WRITTEN TASK »
Return, exactly as written, the lines from the one containing "before = set(bpy.data.objects)" through the one containing "return np.concatenate([np.broadcast_to(plan, grid", with both ends included.

SOURCE EXCERPT »
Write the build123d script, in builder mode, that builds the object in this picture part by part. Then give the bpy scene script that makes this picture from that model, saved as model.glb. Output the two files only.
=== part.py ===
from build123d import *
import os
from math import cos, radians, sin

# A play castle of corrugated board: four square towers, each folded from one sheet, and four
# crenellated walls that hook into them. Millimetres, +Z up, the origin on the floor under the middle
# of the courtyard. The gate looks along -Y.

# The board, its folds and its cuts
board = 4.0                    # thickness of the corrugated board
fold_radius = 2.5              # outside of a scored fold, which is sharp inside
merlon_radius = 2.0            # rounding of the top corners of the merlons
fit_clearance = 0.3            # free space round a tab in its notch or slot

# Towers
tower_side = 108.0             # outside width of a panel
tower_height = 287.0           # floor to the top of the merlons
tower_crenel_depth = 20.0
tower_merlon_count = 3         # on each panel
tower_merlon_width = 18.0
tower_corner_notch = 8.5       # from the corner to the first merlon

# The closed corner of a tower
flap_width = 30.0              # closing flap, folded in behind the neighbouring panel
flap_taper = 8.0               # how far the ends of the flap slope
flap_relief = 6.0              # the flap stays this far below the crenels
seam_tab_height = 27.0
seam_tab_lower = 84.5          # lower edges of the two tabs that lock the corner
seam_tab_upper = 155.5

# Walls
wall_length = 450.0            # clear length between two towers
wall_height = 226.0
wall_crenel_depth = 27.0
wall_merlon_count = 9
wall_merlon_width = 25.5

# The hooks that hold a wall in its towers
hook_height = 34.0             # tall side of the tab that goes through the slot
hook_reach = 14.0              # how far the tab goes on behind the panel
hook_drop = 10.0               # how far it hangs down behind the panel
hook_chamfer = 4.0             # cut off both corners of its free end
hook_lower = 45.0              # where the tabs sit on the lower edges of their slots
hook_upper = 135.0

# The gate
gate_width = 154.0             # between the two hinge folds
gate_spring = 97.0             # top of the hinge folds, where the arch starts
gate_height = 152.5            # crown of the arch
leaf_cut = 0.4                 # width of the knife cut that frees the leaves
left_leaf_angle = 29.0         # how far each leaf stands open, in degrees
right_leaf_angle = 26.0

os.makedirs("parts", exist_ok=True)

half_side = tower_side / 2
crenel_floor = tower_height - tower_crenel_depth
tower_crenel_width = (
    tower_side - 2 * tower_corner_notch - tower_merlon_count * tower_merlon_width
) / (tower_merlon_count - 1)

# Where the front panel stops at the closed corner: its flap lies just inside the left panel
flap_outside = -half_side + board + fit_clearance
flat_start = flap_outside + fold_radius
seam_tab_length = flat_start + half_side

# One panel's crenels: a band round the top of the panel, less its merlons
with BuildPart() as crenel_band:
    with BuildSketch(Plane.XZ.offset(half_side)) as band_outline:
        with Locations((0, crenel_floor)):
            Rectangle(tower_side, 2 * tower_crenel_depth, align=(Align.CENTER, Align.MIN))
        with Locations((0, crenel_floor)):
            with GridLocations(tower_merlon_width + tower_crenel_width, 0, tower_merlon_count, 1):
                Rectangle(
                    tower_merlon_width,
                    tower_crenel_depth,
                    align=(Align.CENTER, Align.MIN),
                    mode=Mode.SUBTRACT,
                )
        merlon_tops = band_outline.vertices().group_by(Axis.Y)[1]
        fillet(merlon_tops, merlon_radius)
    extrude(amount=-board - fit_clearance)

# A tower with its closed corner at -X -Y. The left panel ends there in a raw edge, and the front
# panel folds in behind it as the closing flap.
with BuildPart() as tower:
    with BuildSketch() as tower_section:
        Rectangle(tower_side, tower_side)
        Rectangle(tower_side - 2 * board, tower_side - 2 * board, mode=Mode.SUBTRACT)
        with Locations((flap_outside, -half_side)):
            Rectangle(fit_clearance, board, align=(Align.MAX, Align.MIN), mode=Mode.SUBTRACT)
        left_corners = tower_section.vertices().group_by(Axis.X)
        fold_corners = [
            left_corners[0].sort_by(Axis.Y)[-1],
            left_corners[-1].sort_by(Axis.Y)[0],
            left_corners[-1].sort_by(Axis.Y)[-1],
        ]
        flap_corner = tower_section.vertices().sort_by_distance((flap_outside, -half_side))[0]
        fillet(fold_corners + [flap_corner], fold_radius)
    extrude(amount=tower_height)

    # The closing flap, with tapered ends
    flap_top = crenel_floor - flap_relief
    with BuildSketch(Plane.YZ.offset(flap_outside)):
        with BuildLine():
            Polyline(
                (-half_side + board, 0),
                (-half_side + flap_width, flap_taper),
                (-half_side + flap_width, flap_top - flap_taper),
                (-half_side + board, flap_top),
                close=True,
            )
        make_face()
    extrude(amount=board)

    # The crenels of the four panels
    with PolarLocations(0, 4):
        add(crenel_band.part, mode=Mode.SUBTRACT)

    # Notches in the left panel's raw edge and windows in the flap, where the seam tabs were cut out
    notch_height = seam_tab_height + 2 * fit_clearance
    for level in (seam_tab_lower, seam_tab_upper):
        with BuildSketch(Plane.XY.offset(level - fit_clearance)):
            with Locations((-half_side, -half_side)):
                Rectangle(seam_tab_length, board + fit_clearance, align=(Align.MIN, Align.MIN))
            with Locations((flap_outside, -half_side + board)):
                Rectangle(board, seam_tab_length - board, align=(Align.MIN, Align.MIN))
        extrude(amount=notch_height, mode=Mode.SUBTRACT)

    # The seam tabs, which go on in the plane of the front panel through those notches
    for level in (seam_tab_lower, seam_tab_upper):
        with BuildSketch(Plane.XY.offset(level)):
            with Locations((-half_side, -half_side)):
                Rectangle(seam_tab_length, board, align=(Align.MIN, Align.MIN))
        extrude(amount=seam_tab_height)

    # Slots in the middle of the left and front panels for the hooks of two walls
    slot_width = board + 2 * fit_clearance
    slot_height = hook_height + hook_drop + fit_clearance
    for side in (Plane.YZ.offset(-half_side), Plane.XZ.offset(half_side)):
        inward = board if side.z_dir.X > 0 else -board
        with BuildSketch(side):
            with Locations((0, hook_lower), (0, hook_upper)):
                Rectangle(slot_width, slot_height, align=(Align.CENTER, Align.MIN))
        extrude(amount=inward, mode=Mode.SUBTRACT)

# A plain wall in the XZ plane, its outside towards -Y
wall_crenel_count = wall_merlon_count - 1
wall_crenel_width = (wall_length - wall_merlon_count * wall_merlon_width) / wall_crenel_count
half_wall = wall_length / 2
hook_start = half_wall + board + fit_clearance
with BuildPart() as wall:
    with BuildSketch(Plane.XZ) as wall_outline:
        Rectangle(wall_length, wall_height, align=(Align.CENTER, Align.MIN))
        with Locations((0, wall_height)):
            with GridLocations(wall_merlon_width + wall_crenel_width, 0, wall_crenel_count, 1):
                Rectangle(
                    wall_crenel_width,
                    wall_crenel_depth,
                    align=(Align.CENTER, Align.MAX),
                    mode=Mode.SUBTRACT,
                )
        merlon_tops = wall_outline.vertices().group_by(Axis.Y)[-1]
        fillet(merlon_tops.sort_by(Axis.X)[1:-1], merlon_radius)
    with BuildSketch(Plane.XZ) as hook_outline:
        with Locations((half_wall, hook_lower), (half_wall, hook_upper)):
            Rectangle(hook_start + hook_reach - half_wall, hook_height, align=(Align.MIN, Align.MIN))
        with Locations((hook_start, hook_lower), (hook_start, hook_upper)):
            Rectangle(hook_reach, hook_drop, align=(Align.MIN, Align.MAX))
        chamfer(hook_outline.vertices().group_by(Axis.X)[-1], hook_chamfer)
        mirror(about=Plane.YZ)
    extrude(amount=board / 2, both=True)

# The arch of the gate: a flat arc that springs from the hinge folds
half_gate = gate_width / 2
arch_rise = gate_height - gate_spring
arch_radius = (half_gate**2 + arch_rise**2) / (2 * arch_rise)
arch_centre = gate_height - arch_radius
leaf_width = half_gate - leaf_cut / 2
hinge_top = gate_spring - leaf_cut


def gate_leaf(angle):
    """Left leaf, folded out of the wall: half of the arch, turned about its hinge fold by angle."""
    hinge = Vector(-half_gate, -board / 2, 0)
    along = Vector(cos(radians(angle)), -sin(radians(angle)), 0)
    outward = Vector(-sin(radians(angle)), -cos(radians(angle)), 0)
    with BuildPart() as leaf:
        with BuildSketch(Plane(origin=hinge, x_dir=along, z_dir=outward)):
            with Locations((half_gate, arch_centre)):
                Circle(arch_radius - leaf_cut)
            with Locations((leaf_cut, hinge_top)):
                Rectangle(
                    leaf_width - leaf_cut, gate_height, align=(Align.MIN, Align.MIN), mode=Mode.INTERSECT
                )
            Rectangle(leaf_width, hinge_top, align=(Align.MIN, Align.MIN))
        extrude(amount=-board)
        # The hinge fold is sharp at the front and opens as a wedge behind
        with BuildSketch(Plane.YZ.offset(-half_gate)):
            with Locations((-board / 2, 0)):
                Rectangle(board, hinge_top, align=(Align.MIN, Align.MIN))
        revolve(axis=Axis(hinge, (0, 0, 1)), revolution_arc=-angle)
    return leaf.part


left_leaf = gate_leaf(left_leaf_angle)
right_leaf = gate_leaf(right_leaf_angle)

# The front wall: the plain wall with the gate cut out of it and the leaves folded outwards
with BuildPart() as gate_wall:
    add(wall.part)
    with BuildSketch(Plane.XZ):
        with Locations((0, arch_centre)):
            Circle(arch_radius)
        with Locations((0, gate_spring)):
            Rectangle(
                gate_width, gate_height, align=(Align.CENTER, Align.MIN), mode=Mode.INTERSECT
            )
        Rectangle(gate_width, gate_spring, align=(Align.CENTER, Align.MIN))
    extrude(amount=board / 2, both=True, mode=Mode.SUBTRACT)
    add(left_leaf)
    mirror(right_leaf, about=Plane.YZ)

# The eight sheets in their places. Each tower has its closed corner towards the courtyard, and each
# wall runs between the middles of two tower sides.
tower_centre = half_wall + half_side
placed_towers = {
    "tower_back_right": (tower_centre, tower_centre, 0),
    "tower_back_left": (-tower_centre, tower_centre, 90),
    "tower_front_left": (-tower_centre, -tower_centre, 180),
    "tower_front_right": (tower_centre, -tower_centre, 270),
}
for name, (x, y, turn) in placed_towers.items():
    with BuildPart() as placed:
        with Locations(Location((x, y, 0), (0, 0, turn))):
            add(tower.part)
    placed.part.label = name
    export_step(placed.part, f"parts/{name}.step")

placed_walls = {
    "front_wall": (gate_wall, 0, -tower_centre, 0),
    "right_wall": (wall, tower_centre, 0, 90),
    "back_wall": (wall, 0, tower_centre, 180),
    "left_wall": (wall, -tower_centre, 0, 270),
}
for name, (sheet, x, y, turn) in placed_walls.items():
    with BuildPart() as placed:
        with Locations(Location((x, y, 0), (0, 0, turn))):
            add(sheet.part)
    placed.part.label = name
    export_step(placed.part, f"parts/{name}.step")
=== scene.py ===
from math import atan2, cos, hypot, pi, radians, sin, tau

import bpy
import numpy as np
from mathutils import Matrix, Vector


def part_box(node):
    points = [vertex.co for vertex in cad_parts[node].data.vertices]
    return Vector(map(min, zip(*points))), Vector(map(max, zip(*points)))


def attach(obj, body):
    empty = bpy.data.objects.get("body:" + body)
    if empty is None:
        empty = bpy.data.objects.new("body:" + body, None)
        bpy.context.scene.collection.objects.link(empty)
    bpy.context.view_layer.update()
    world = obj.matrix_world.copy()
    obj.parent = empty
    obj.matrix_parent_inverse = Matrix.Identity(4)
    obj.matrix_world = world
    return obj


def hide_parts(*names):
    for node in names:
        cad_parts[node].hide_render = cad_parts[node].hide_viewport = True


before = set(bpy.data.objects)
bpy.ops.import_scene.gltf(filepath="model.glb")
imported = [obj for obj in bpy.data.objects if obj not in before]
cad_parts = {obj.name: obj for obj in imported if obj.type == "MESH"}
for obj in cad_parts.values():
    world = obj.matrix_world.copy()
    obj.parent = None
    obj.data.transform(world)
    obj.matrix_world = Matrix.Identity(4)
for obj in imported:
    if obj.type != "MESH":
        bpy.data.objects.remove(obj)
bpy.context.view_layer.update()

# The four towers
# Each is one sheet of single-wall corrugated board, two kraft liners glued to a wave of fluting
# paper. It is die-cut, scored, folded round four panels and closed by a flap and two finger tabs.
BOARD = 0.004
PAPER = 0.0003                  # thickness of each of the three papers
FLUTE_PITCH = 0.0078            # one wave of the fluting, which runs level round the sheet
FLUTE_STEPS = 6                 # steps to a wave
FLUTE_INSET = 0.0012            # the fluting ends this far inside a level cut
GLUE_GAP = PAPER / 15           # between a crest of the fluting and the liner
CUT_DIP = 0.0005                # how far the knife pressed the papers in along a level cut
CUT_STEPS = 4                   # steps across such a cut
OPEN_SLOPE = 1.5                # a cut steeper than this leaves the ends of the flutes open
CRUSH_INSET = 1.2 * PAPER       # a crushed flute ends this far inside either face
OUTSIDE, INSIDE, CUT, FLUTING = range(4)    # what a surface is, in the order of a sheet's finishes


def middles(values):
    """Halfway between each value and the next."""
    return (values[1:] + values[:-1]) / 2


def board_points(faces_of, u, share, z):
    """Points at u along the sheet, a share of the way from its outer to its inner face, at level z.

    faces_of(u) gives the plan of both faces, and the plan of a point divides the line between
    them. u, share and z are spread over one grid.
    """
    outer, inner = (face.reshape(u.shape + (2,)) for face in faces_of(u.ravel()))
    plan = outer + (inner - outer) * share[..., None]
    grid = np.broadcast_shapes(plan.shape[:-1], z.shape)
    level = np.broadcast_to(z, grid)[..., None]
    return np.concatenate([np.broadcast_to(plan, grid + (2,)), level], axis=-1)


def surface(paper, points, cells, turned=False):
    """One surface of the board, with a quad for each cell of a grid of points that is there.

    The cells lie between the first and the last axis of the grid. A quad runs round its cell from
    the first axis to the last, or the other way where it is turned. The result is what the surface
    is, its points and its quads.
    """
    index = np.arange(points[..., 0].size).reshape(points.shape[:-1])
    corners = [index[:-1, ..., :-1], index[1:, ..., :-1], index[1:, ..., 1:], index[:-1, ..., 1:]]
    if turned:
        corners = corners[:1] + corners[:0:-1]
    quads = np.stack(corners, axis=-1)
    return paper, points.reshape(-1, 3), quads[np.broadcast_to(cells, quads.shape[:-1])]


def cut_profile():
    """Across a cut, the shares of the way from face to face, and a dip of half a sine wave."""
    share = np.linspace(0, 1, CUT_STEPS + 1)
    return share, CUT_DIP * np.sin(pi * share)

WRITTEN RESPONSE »
before = set(bpy.data.objects)
bpy.ops.import_scene.gltf(filepath="model.glb")
imported = [obj for obj in bpy.data.objects if obj not in before]
cad_parts = {obj.name: obj for obj in imported if obj.type == "MESH"}
for obj in cad_parts.values():
    world = obj.matrix_world.copy()
    obj.parent = None
    obj.data.transform(world)
    obj.matrix_world = Matrix.Identity(4)
for obj in imported:
    if obj.type != "MESH":
        bpy.data.objects.remove(obj)
bpy.context.view_layer.update()

# The four towers
# Each is one sheet of single-wall corrugated board, two kraft liners glued to a wave of fluting
# paper. It is die-cut, scored, folded round four panels and closed by a flap and two finger tabs.
BOARD = 0.004
PAPER = 0.0003                  # thickness of each of the three papers
FLUTE_PITCH = 0.0078            # one wave of the fluting, which runs level round the sheet
FLUTE_STEPS = 6                 # steps to a wave
FLUTE_INSET = 0.0012            # the fluting ends this far inside a level cut
GLUE_GAP = PAPER / 15           # between a crest of the fluting and the liner
CUT_DIP = 0.0005                # how far the knife pressed the papers in along a level cut
CUT_STEPS = 4                   # steps across such a cut
OPEN_SLOPE = 1.5                # a cut steeper than this leaves the ends of the flutes open
CRUSH_INSET = 1.2 * PAPER       # a crushed flute ends this far inside either face
OUTSIDE, INSIDE, CUT, FLUTING = range(4)    # what a surface is, in the order of a sheet's finishes


def middles(values):
    """Halfway between each value and the next."""
    return (values[1:] + values[:-1]) / 2


def board_points(faces_of, u, share, z):
    """Points at u along the sheet, a share of the way from its outer to its inner face, at level z.

    faces_of(u) gives the plan of both faces, and the plan of a point divides the line between
    them. u, share and z are spread over one grid.
    """
    outer, inner = (face.reshape(u.shape + (2,)) for face in faces_of(u.ravel()))
    plan = outer + (inner - outer) * share[..., None]
    grid = np.broadcast_shapes(plan.shape[:-1], z.shape)
    level = np.broadcast_to(z, grid)[..., None]
    return np.concatenate([np.broadcast_to(plan, grid + (2,)), level], axis=-1)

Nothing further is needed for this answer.